Vivimos en el mundo de lo digital, donde una persona puede cruzar un país en apenas una hora, donde lo inmediato está a la orden del día y donde el silencio se ha convertido en una rara avis, algo exótico que pertenece a lo añejo, a la melancolía y a las tardes de domingo.
Un mundo convulso, de pueblos que luchan por su identidad, y de pueblos cuya identidad es la lucha. Un mundo conectado por millones de World Wide Web e infinitas redes sociales que permiten la expresión de ideas al minuto.
Y la gente va al teatro.
Porque el teatro se ha convertido en la muestra de lo real. Y es paradójico siendo la fábrica de la ficción. Pero cuando buscamos algo que nos acerque a lo verdadero, a lo analógico, acudimos al teatro.
Quizá porque respira, y nos conectamos a esa respiración que avanza con el paso del tiempo, que evoluciona y nos aporta momentos de aprendizaje, de evasión, de reflexión, o de consuelo. Quizá porque está tan vivo que nos recuerda que nosotros también lo estamos.

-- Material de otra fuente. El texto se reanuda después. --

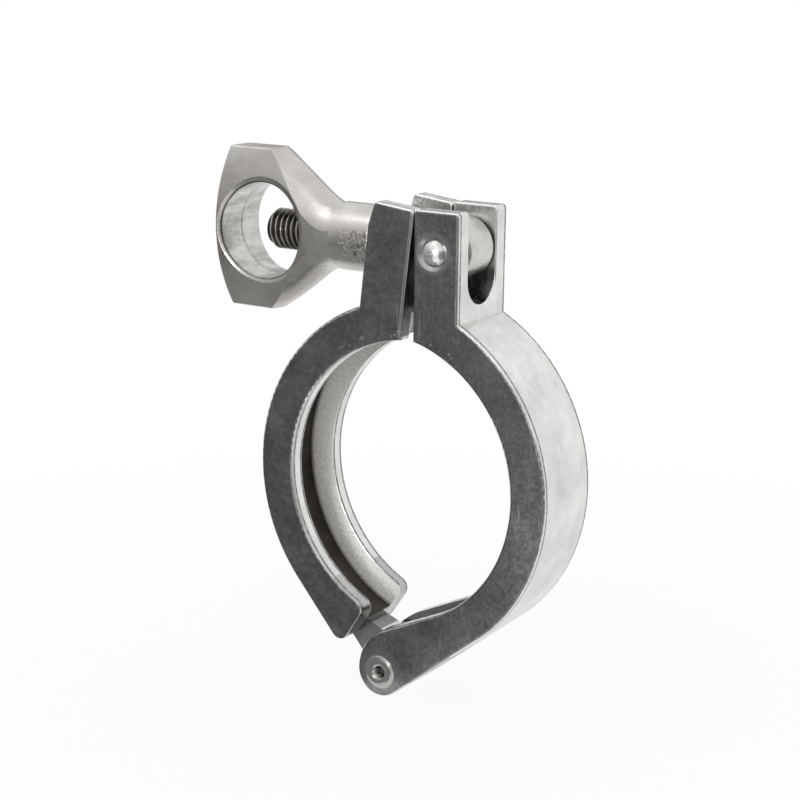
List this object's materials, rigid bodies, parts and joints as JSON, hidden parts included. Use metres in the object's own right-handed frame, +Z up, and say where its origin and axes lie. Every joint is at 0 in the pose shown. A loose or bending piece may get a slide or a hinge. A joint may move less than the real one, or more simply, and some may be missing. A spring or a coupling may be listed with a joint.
{
  "type": "sanitary hinged clamp",
  "caption": "Sanitary pipe clamp: two hinged half rings with a wedge groove, drawn together by a swing bolt and a wing nut.",
  "frame": {"origin": "centre of the fork half's groove, in the middle of the clamp's width", "axes": "+Y along the pipe, towards the rear; +Z up, from the hinge towards the lugs; the wing nut points to -X"},
  "size_m": [0.078, 0.0186, 0.1057],
  "materials": {
    "cast_steel": "cast stainless steel, tumbled satin, with bright rounded edges",
    "turned_steel": "turned stainless steel",
    "polished_steel": "cast stainless steel, polished"
  },
  "bodies": {
    "fork": {"fork_half": "cast_steel", "hinge_pin": "turned_steel", "bolt_pin": "turned_steel"},
    "tongue": {"tongue_half": "cast_steel"},
    "bolt": {"swing_bolt": "turned_steel"},
    "nut": {"wing_nut": "polished_steel"}
  },
  "joints": [
    {"name": "tongue_swing", "type": "hinge", "parent": "fork", "child": "tongue", "pos_m": [0, 0, -0.0399], "axis": [0, -1, 0], "range_deg": [0, 15]},
    {"name": "bolt_swing", "type": "hinge", "parent": "fork", "child": "bolt", "pos_m": [0.01075, 0, 0.0448], "axis": [0, 1, 0], "range_deg": [0, 180]},
    {"name": "nut_travel", "type": "slide", "parent": "bolt", "child": "nut", "axis": [-1, 0, 0], "range_m": [0, 0.0235]}
  ],
  "couplings": [
    {"joint": "nut_travel", "follows": "tongue_swing", "m_per_rad": 0.0871}
  ]
}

Esta noche en Madrid, Susana irá al teatro, y olvidará que su ex novio –ese cabrón insensible- se llevó al gato siamés que compraron juntos. Y sonreirá ante el descubrimiento del monólogo -del actor del flequillo bonito- en el acto tercero.
En algún poblado centroafricano se reunirán para evocar la primera vez que uno de sus antepasados representó la caza del león.
Y en Rusia, quizá el jardín de los cerezos esté en flor.
El teatro está más vivo que nunca, y nos une a todos, transmitiendo ideas de otros pueblos, de otras mentes, de otras geografías. Devolviendo un poco de paz a nuestro reino de estrés.